[START OF DATA SECTION]

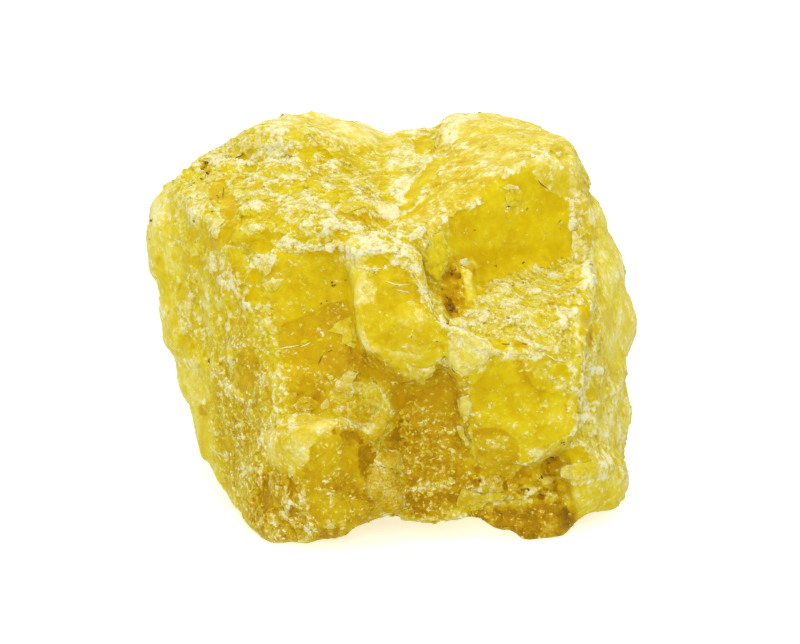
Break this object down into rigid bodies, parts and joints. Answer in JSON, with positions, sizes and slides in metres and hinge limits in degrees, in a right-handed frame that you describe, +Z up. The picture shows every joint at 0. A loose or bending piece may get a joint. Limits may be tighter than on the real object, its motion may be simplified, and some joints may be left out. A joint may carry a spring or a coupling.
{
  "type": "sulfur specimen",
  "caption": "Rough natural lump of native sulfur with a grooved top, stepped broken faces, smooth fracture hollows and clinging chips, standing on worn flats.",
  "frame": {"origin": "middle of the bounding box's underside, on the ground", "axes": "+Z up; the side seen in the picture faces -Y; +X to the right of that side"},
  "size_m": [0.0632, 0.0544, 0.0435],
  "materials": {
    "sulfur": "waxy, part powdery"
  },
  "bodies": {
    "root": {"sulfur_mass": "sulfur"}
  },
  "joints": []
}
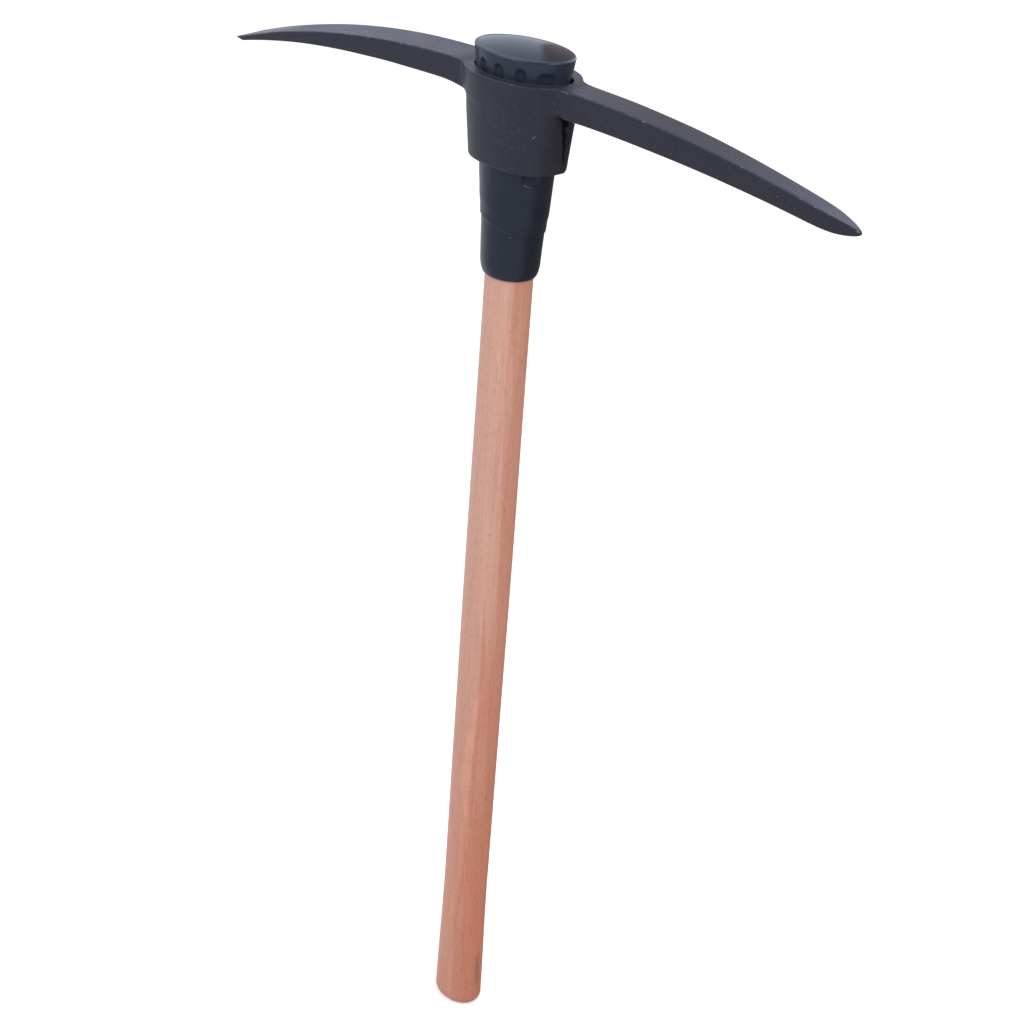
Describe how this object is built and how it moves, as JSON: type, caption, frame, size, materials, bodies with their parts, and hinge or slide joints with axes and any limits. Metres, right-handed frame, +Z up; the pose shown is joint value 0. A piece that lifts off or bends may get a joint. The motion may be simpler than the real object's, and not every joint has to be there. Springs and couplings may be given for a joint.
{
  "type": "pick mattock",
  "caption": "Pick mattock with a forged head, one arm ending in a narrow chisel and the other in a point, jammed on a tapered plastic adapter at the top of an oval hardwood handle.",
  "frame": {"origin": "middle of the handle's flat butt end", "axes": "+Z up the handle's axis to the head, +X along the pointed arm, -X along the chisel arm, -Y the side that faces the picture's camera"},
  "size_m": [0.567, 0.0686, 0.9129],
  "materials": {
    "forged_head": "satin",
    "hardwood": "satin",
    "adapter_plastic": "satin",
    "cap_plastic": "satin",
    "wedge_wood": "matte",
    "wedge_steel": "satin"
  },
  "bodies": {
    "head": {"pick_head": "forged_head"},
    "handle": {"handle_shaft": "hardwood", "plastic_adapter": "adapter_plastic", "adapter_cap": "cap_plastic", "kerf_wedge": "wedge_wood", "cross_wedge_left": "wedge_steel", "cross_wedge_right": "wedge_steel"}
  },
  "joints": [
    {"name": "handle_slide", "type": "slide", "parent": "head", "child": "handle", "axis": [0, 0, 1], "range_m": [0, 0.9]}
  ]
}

[END OF DATA SECTION]

#### REQUIREMENT:
Go back to the listing above and please repeat it exactly.

#### EXERCISE ANSWER:
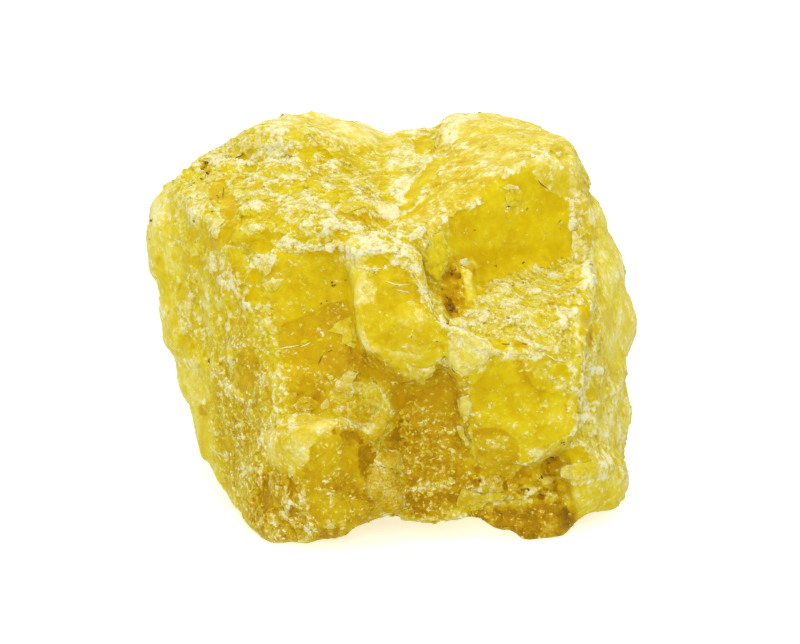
Break this object down into rigid bodies, parts and joints. Answer in JSON, with positions, sizes and slides in metres and hinge limits in degrees, in a right-handed frame that you describe, +Z up. The picture shows every joint at 0. A loose or bending piece may get a joint. Limits may be tighter than on the real object, its motion may be simplified, and some joints may be left out. A joint may carry a spring or a coupling.
{
  "type": "sulfur specimen",
  "caption": "Rough natural lump of native sulfur with a grooved top, stepped broken faces, smooth fracture hollows and clinging chips, standing on worn flats.",
  "frame": {"origin": "middle of the bounding box's underside, on the ground", "axes": "+Z up; the side seen in the picture faces -Y; +X to the right of that side"},
  "size_m": [0.0632, 0.0544, 0.0435],
  "materials": {
    "sulfur": "waxy, part powdery"
  },
  "bodies": {
    "root": {"sulfur_mass": "sulfur"}
  },
  "joints": []
}
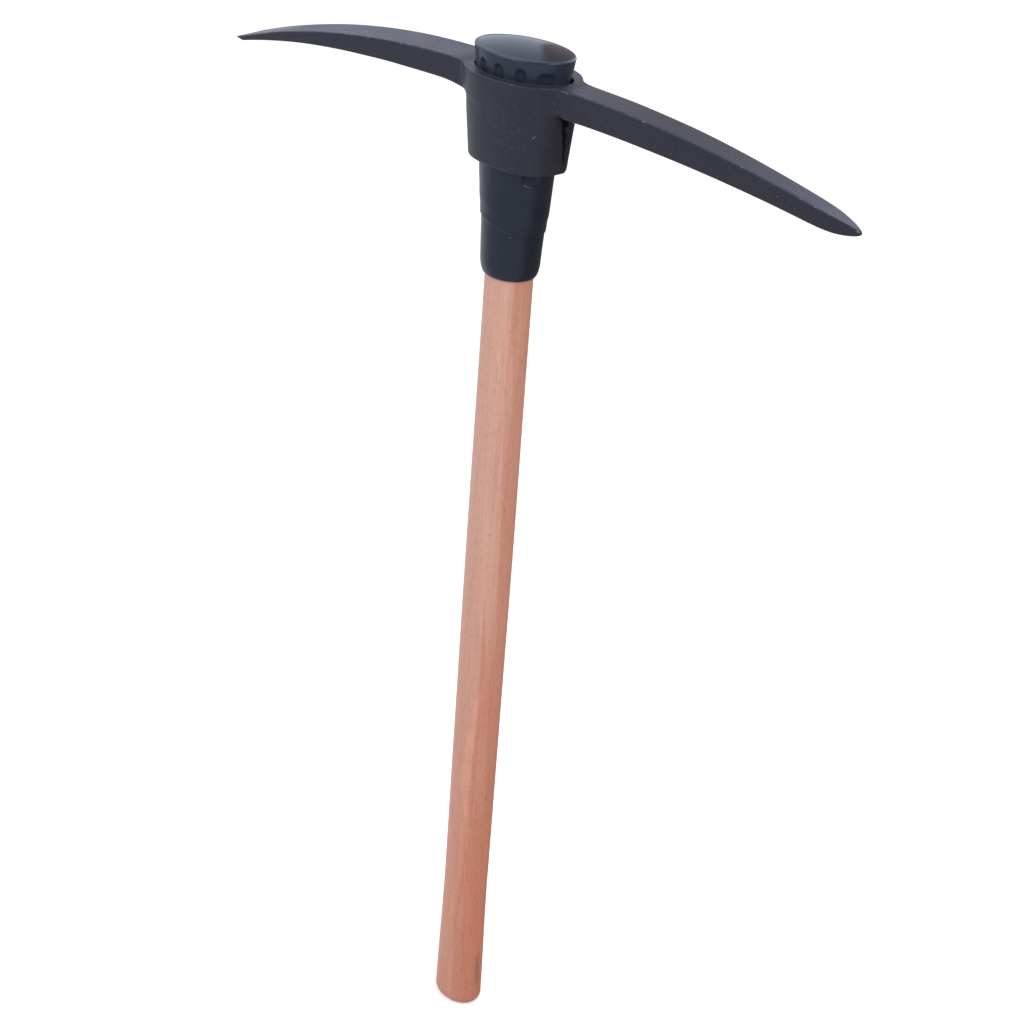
Describe how this object is built and how it moves, as JSON: type, caption, frame, size, materials, bodies with their parts, and hinge or slide joints with axes and any limits. Metres, right-handed frame, +Z up; the pose shown is joint value 0. A piece that lifts off or bends may get a joint. The motion may be simpler than the real object's, and not every joint has to be there. Springs and couplings may be given for a joint.
{
  "type": "pick mattock",
  "caption": "Pick mattock with a forged head, one arm ending in a narrow chisel and the other in a point, jammed on a tapered plastic adapter at the top of an oval hardwood handle.",
  "frame": {"origin": "middle of the handle's flat butt end", "axes": "+Z up the handle's axis to the head, +X along the pointed arm, -X along the chisel arm, -Y the side that faces the picture's camera"},
  "size_m": [0.567, 0.0686, 0.9129],
  "materials": {
    "forged_head": "satin",
    "hardwood": "satin",
    "adapter_plastic": "satin",
    "cap_plastic": "satin",
    "wedge_wood": "matte",
    "wedge_steel": "satin"
  },
  "bodies": {
    "head": {"pick_head": "forged_head"},
    "handle": {"handle_shaft": "hardwood", "plastic_adapter": "adapter_plastic", "adapter_cap": "cap_plastic", "kerf_wedge": "wedge_wood", "cross_wedge_left": "wedge_steel", "cross_wedge_right": "wedge_steel"}
  },
  "joints": [
    {"name": "handle_slide", "type": "slide", "parent": "head", "child": "handle", "axis": [0, 0, 1], "range_m": [0, 0.9]}
  ]
}